» Task details: It is required that all of the data be written out exactly.

» Information supplied:
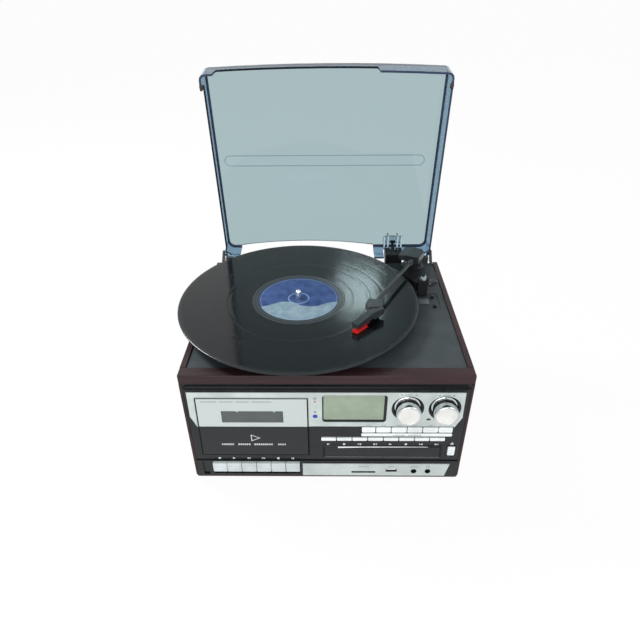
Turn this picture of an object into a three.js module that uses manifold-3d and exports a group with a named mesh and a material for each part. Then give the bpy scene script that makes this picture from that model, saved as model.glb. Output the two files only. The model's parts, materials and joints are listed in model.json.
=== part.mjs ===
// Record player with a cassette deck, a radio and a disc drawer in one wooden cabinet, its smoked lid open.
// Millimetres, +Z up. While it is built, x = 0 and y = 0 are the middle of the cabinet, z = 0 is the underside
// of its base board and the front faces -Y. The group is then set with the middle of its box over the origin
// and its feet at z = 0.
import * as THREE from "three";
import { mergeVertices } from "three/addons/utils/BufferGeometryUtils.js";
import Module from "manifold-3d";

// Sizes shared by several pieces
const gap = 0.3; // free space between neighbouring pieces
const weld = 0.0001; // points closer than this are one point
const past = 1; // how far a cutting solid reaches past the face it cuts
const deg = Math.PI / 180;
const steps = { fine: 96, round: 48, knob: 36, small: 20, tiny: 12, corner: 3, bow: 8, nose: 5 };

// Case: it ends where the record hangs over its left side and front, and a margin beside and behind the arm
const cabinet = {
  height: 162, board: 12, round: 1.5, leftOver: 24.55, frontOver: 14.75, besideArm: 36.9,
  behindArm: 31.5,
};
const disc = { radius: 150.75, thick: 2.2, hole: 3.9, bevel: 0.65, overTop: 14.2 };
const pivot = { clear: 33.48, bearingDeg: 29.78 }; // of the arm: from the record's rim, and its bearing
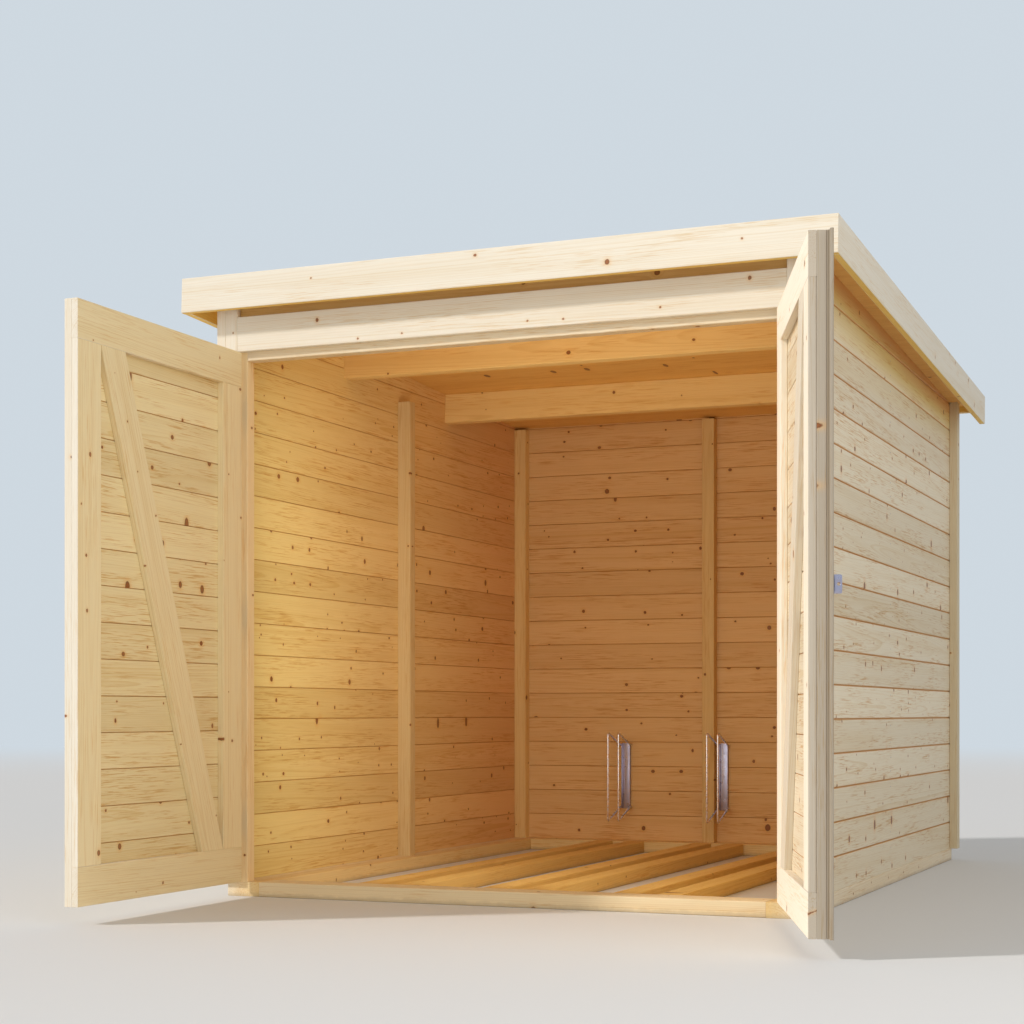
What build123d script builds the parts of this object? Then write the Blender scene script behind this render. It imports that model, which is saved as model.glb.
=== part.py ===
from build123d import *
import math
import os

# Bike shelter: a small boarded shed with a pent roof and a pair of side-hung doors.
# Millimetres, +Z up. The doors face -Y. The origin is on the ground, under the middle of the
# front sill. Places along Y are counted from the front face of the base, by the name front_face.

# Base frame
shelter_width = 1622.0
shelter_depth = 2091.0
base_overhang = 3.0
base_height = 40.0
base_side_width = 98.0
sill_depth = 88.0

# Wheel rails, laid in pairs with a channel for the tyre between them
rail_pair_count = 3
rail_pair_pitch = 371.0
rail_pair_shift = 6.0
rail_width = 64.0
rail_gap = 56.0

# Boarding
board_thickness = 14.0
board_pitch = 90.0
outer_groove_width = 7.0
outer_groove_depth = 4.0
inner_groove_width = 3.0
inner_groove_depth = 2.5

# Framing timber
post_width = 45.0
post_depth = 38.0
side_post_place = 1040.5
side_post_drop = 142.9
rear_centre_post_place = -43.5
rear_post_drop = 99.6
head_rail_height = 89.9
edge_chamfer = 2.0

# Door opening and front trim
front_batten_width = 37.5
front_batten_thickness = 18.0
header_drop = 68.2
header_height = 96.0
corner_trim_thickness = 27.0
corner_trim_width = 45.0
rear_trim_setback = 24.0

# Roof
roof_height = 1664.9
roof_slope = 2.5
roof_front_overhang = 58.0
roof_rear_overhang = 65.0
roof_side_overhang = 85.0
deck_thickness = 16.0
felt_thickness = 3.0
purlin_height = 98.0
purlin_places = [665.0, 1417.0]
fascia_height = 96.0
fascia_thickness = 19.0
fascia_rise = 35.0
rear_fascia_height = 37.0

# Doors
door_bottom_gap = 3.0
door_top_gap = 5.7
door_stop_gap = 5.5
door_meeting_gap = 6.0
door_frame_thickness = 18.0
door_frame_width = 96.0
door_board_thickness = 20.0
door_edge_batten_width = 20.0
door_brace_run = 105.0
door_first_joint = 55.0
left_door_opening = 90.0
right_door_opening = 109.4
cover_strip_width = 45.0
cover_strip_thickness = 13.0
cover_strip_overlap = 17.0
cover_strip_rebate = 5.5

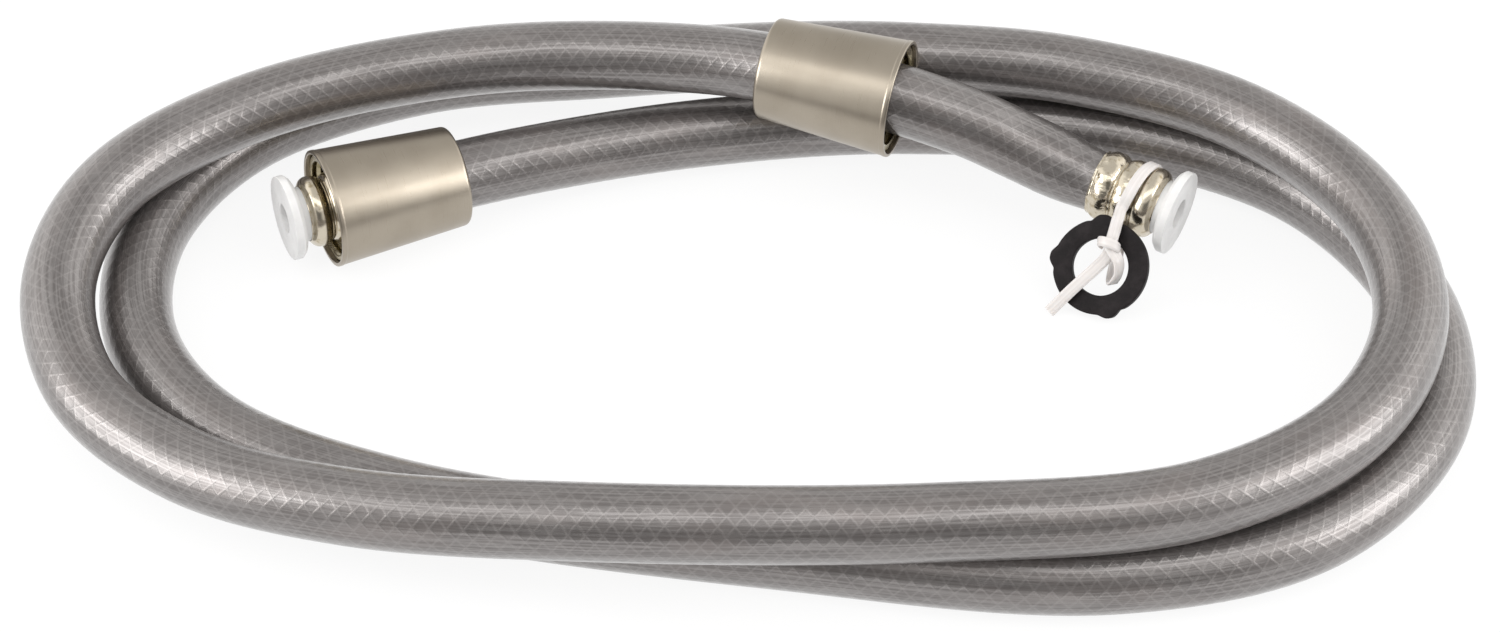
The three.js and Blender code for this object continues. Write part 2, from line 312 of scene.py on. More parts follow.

» Worked answer:
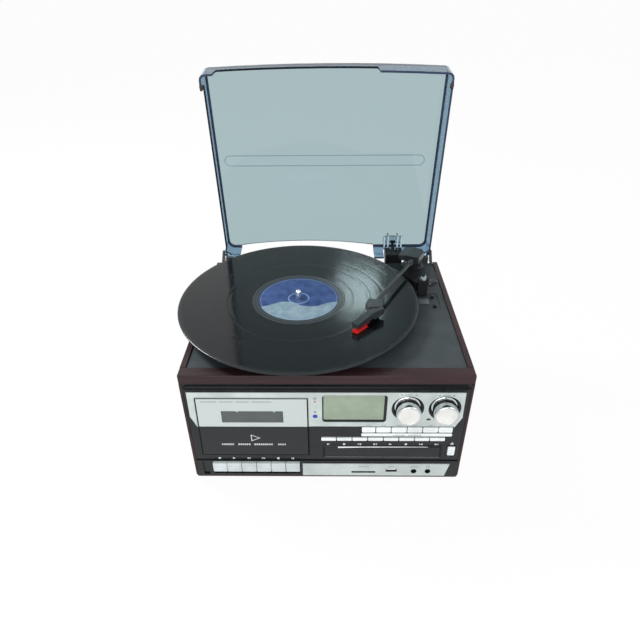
Turn this picture of an object into a three.js module that uses manifold-3d and exports a group with a named mesh and a material for each part. Then give the bpy scene script that makes this picture from that model, saved as model.glb. Output the two files only. The model's parts, materials and joints are listed in model.json.
=== part.mjs ===
// Record player with a cassette deck, a radio and a disc drawer in one wooden cabinet, its smoked lid open.
// Millimetres, +Z up. While it is built, x = 0 and y = 0 are the middle of the cabinet, z = 0 is the underside
// of its base board and the front faces -Y. The group is then set with the middle of its box over the origin
// and its feet at z = 0.
import * as THREE from "three";
import { mergeVertices } from "three/addons/utils/BufferGeometryUtils.js";
import Module from "manifold-3d";

// Sizes shared by several pieces
const gap = 0.3; // free space between neighbouring pieces
const weld = 0.0001; // points closer than this are one point
const past = 1; // how far a cutting solid reaches past the face it cuts
const deg = Math.PI / 180;
const steps = { fine: 96, round: 48, knob: 36, small: 20, tiny: 12, corner: 3, bow: 8, nose: 5 };

// Case: it ends where the record hangs over its left side and front, and a margin beside and behind the arm
const cabinet = {
  height: 162, board: 12, round: 1.5, leftOver: 24.55, frontOver: 14.75, besideArm: 36.9,
  behindArm: 31.5,
};
const disc = { radius: 150.75, thick: 2.2, hole: 3.9, bevel: 0.65, overTop: 14.2 };
const pivot = { clear: 33.48, bearingDeg: 29.78 }; // of the arm: from the record's rim, and its bearing
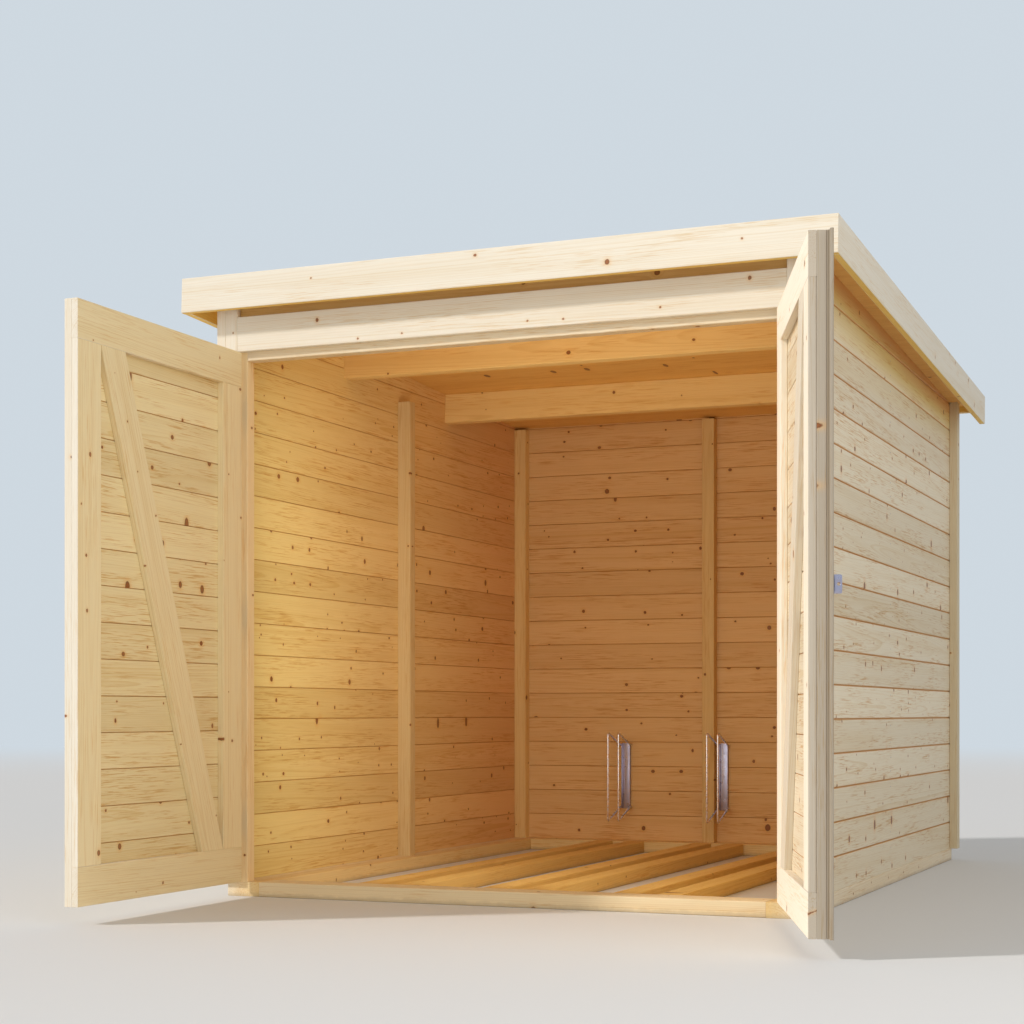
What build123d script builds the parts of this object? Then write the Blender scene script behind this render. It imports that model, which is saved as model.glb.
=== part.py ===
from build123d import *
import math
import os

# Bike shelter: a small boarded shed with a pent roof and a pair of side-hung doors.
# Millimetres, +Z up. The doors face -Y. The origin is on the ground, under the middle of the
# front sill. Places along Y are counted from the front face of the base, by the name front_face.

# Base frame
shelter_width = 1622.0
shelter_depth = 2091.0
base_overhang = 3.0
base_height = 40.0
base_side_width = 98.0
sill_depth = 88.0

# Wheel rails, laid in pairs with a channel for the tyre between them
rail_pair_count = 3
rail_pair_pitch = 371.0
rail_pair_shift = 6.0
rail_width = 64.0
rail_gap = 56.0

# Boarding
board_thickness = 14.0
board_pitch = 90.0
outer_groove_width = 7.0
outer_groove_depth = 4.0
inner_groove_width = 3.0
inner_groove_depth = 2.5

# Framing timber
post_width = 45.0
post_depth = 38.0
side_post_place = 1040.5
side_post_drop = 142.9
rear_centre_post_place = -43.5
rear_post_drop = 99.6
head_rail_height = 89.9
edge_chamfer = 2.0

# Door opening and front trim
front_batten_width = 37.5
front_batten_thickness = 18.0
header_drop = 68.2
header_height = 96.0
corner_trim_thickness = 27.0
corner_trim_width = 45.0
rear_trim_setback = 24.0

# Roof
roof_height = 1664.9
roof_slope = 2.5
roof_front_overhang = 58.0
roof_rear_overhang = 65.0
roof_side_overhang = 85.0
deck_thickness = 16.0
felt_thickness = 3.0
purlin_height = 98.0
purlin_places = [665.0, 1417.0]
fascia_height = 96.0
fascia_thickness = 19.0
fascia_rise = 35.0
rear_fascia_height = 37.0

# Doors
door_bottom_gap = 3.0
door_top_gap = 5.7
door_stop_gap = 5.5
door_meeting_gap = 6.0
door_frame_thickness = 18.0
door_frame_width = 96.0
door_board_thickness = 20.0
door_edge_batten_width = 20.0
door_brace_run = 105.0
door_first_joint = 55.0
left_door_opening = 90.0
right_door_opening = 109.4
cover_strip_width = 45.0
cover_strip_thickness = 13.0
cover_strip_overlap = 17.0
cover_strip_rebate = 5.5

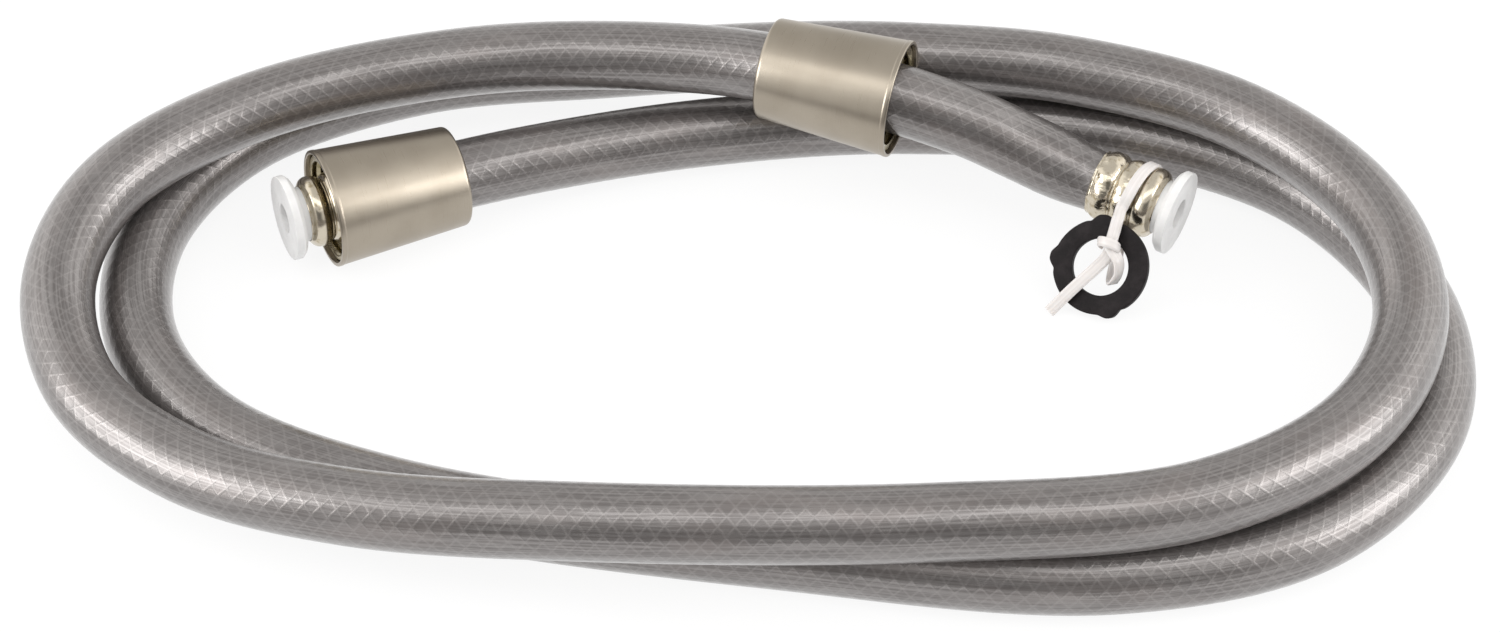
The three.js and Blender code for this object continues. Write part 2, from line 312 of scene.py on. More parts follow.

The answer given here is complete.